Spirits were lifted by the closing work, Mozart’s ‘Rondo in E Flat for horn’. This was probably written for the horn player Joseph Leutgeb (as were the Horn Concertos and the Horn Quintet, K.407) – though some writers have suggested that the Rondo may have been written for the Viennese horn player Jacob Eisen. Leutgeb was a childhood friend of Mozart, who joined the Salzburg court orchestra c.1762/3. Born in Vienna (in 1732), Leutgeb returned to his native city, where Mozart renewed his friendship with him. Though he continued to play his horn, Leutgeb also worked as a cheese-monger, alongside his wife. Mozart dated this Rondo March 21, 1781. It was often thought to have been written as a stand-alone piece, but manuscript discoveries in the 1980s of related musical materials made it possible for Robert Levin to create a Horn Concerto No.0, by combining this Rondo with what is now known as K.370b. But the right and wrongs of this need not concern us here – since what we heard was purely the Rondo, in a reduction for horn and piano. And what a lovely piece it is! Though by no means the most complex or ambitious work by Mozart its characteristic emotional ambiguity and its delightful (and surely ‘delighted’) playfulness, in music full of a charm that is never merely charming and permeated by a kind of serious wit is enough to demonstrate the truth of what, for example, Aaron Copland wrote of Mozart: ‘Mozart tapped the source from which all music flows, expressing himself with a spontaneity and refinement and breathtaking rightness’. Woolley played with a fine sense of the Mozartean idiom. One could scarcely have wished, indeed, for a finer performance of the piece (though, to be hypercritical, there were moments when I found Peter Adcock’s piano accompaniment just a little too loud).

The other items in the programme were rather slighter than the works by Poulenc and Mozart, but not without interest. The recital began with Richard Bissill’s And So It Was.  Bissill is himself an accomplished horn player (he was Principal Horn of the LPO from 1954-2009), as well as a composer, arranger and teacher. And So It Was, Woolley told us ‘was newish last year’. Given Bissill’s background, it comes as no surprise that this piece sounds so apt on the horn and sits comfortably for the player, as Woolley both told us and showed us. It is a persuasively charming piece in a relatively ‘popular’ idiom, with a slow introduction leading to some faster writing (where Woolley’s control and tone were excellent) and a short, slow conclusion. It makes no pretense to profundity but is attractive and enjoyable – at least when played as well as it was on this occasion. A fine opener!

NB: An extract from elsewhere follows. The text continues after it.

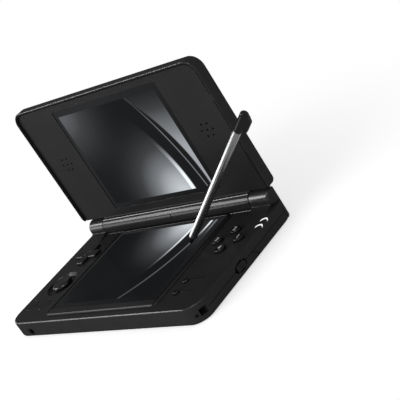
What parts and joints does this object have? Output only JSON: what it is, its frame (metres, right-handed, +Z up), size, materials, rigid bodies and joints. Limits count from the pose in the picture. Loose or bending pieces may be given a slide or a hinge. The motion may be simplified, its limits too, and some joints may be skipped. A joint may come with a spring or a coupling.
{
  "type": "clamshell handheld game console",
  "caption": "Clamshell handheld game console with two screens, a D-pad, an analog stick, face and shoulder buttons, and a metal stylus on its touch screen.",
  "frame": {"origin": "middle of the underside of the base", "axes": "+Z up, +X to the user's right along the width, +Y from the front edge to the hinge"},
  "size_m": [0.19, 0.0922, 0.1011],
  "materials": {
    "shell_plastic": "satin",
    "control_plastic": "satin",
    "screen_glass": "gloss",
    "lens_white": "gloss",
    "socket_plastic": "matte",
    "board_green": "satin",
    "battery_wrap": "satin",
    "chip_black": "matte",
    "pad_rubber": "matte",
    "steel": "brushed",
    "cable_film": "satin",
    "stylus_metal": "polished"
  },
  "bodies": {
    "base": {"base_top_shell": "shell_plastic", "base_bottom_shell": "shell_plastic", "touch_glass": "screen_glass", "lower_display": "steel", "shield_plate": "steel", "main_board": "board_green", "board_chips": "chip_black", "battery": "battery_wrap", "left_rubber_pad": "pad_rubber", "right_rubber_pad": "pad_rubber", "led_lens_front": "lens_white", "led_lens_rear": "lens_white", "headphone_socket": "socket_plastic", "power_socket": "socket_plastic", "card_connector": "socket_plastic", "stick_housing": "socket_plastic", "bottom_screws": "steel", "hinge_pin_left": "steel", "hinge_pin_right": "steel", "volume_switch": "steel", "slide_switch": "steel"},
    "lid": {"lid_back_cover": "shell_plastic", "lid_inner_panel": "shell_plastic", "hinge_barrel": "shell_plastic", "upper_glass": "screen_glass", "upper_display": "steel", "left_speaker": "socket_plastic", "right_speaker": "socket_plastic", "microphone": "steel", "display_cable": "cable_film", "lid_magnet": "steel"},
    "stylus": {"stylus_barrel": "stylus_metal", "stylus_tip": "control_plastic", "stylus_cap": "control_plastic"},
    "face_button_front": {"face_button_front": "control_plastic"},
    "face_button_right": {"face_button_right": "control_plastic"},
    "face_button_rear": {"face_button_rear": "control_plastic"},
    "face_button_left": {"face_button_left": "control_plastic"},
    "menu_button_front": {"menu_button_front": "control_plastic"},
    "menu_button_rear": {"menu_button_rear": "control_plastic"},
    "round_button_outer": {"round_button_outer": "control_plastic"},
    "round_button_inner": {"round_button_inner": "control_plastic"},
    "d_pad_pivot": {"d_pad_pivot": "steel"},
    "d_pad": {"d_pad": "control_plastic"},
    "left_shoulder_button": {"left_shoulder_button": "control_plastic"},
    "right_shoulder_button": {"right_shoulder_button": "control_plastic"},
    "side_slider": {"side_slider": "control_plastic"},
    "volume_rocker": {"volume_rocker": "control_plastic"},
    "stick_carriage": {"stick_carriage": "socket_plastic"},
    "stick_cap": {"stick_cap": "control_plastic"}
  },
  "joints": [
    {"name": "lid_hinge", "type": "hinge", "parent": "base", "child": "lid", "pos_m": [0, 0.0405, 0.014], "axis": [-1, 0, 0], "range_deg": [-90.5, 64.5]},
    {"name": "stylus_swing", "type": "hinge", "parent": "base", "child": "stylus", "pos_m": [0.0343, 0.0103, 0.1616], "axis": [-0.3419, -0.9397, 0], "range_deg": [-33, 46]},
    {"name": "face_button_front_press", "type": "slide", "parent": "base", "child": "face_button_front", "axis": [0, 0, 1], "range_m": [-0.0007, 0], "stiffness_N_per_m": 300},
    {"name": "face_button_right_press", "type": "slide", "parent": "base", "child": "face_button_right", "axis": [0, 0, 1], "range_m": [-0.0007, 0], "stiffness_N_per_m": 300},
    {"name": "face_button_rear_press", "type": "slide", "parent": "base", "child": "face_button_rear", "axis": [0, 0, 1], "range_m": [-0.0007, 0], "stiffness_N_per_m": 300},
    {"name": "face_button_left_press", "type": "slide", "parent": "base", "child": "face_button_left", "axis": [0, 0, 1], "range_m": [-0.0007, 0], "stiffness_N_per_m": 300},
    {"name": "menu_button_front_press", "type": "slide", "parent": "base", "child": "menu_button_front", "axis": [0, 0, 1], "range_m": [-0.0005, 0], "stiffness_N_per_m": 300},
    {"name": "menu_button_rear_press", "type": "slide", "parent": "base", "child": "menu_button_rear", "axis": [0, 0, 1], "range_m": [-0.0005, 0], "stiffness_N_per_m": 300},
    {"name": "round_button_outer_press", "type": "slide", "parent": "base", "child": "round_button_outer", "axis": [0, 0, 1], "range_m": [-0.0005, 0], "stiffness_N_per_m": 300},
    {"name": "round_button_inner_press", "type": "slide", "parent": "base", "child": "round_button_inner", "axis": [0, 0, 1], "range_m": [-0.0005, 0], "stiffness_N_per_m": 300},
    {"name": "d_pad_tilt_x", "type": "hinge", "parent": "base", "child": "d_pad_pivot", "pos_m": [-0.0618, 0.0149, 0.0076], "axis": [1, 0, 0], "range_deg": [-1.8, 1.8], "stiffness_Nm_per_rad": 0.05},
    {"name": "d_pad_tilt_y", "type": "hinge", "parent": "d_pad_pivot", "child": "d_pad", "pos_m": [-0.0618, 0.0149, 0.0076], "axis": [0, 1, 0], "range_deg": [-1.8, 1.8], "stiffness_Nm_per_rad": 0.05},
    {"name": "left_shoulder_button_press", "type": "hinge", "parent": "base", "child": "left_shoulder_button", "pos_m": [-0.0561, 0.0433, 0.004], "axis": [0, 0, -1], "range_deg": [-1.5, 0], "stiffness_Nm_per_rad": 0.2},
    {"name": "right_shoulder_button_press", "type": "hinge", "parent": "base", "child": "right_shoulder_button", "pos_m": [0.0561, 0.0433, 0.004], "axis": [0, 0, 1], "range_deg": [-1.5, 0], "stiffness_Nm_per_rad": 0.2},
    {"name": "side_slider_slide", "type": "slide", "parent": "base", "child": "side_slider", "axis": [0, 1, 0], "range_m": [-0.001, 0.001]},
    {"name": "volume_rocker_tilt", "type": "hinge", "parent": "base", "child": "volume_rocker", "pos_m": [-0.079, -0.0027, 0.0052], "axis": [0, 0, 1], "range_deg": [-1.5, 1.5], "stiffness_Nm_per_rad": 0.1},
    {"name": "stick_slide_x", "type": "slide", "parent": "base", "child": "stick_carriage", "axis": [1, 0, 0], "range_m": [-0.0018, 0.0018], "stiffness_N_per_m": 120},
    {"name": "stick_slide_y", "type": "slide", "parent": "stick_carriage", "child": "stick_cap", "axis": [0, 1, 0], "range_m": [-0.0018, 0.0018], "stiffness_N_per_m": 120}
  ],
  "couplings": [
    {"joint": "stylus_swing", "follows": "lid_hinge", "ratio": -0.5}
  ]
}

The second of Cherubini’s two horn sonatas followed. Published in 1804, it was originally written for horn and strings – I think that what we heard was the arrangement for horn and piano by Barry Tuckwell. Though the piece was originally described as a ‘Concert Étude’, this short sonata is of genuine musical interest. It was written for, and dedicated to, a third major horn player (and composer) Frédéric Nicolas Duvernoy (1765-1838). Its single movement falls into two clearly demarcated sections, the first of which begins with a largo which incorporates an almost operatic recitative for the horn, before an energetic allegro (marked Allegro Moderato) follows, in which the horn is given a number of bright single notes, as well as a short cadenza which seems to have something of birdsong about it. Woolley’s playing, as one expected by now, was both energetic and agile, as well as utterly certain in intonation and perfectly phrased. While not an especially memorable piece (though the cadenza is striking), this Sonata both well-made and pleasingly melodic.

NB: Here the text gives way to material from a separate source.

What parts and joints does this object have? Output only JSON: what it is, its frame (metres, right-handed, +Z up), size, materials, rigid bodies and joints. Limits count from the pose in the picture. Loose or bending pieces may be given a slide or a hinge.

Bernstein’s ‘Elegy for Mippy I’ was written on the death of his brother Burton’s mongrel dog. A brief piece, less than three minutes long, it is part of a suite (of five pieces) Brass Music, commissioned by the Juilliard Music Foundation, and composed in 1948. The suite also contains ‘Elegy for Mippy II’ for solo trombone and ‘Waltz for Mippy’, written for tuba and piano. Rarely can a dog have had so many musical tributes (from the same composer!) on the occasion of its death. Woolley’s reading of the piece was emotionally well-judged, respectfully affectionate while resisting any temptation to go over the top. As so often with Bernstein, the idioms of jazz exist alongside the classical tradition in this piece. I have heard performances more responsive to the jazz dimensions of the piece than Ms Woolley’s was. I wonder how much she has listened to jazz masters of the French horn, such as Julius Watkins (especially), John Graas or the younger John Clark?

As suggested earlier, it was in the works by Poulenc and Mozart that this recital reached its musical climax and we heard the very best of Katy Woolley. This was a delightful concert, even if relatively brief as befits a lunchtime concert on a weekday, but full of beautiful horn playing. The delights were both musical (which matters most) and in terms of Katy Woolley’s interaction with her audience.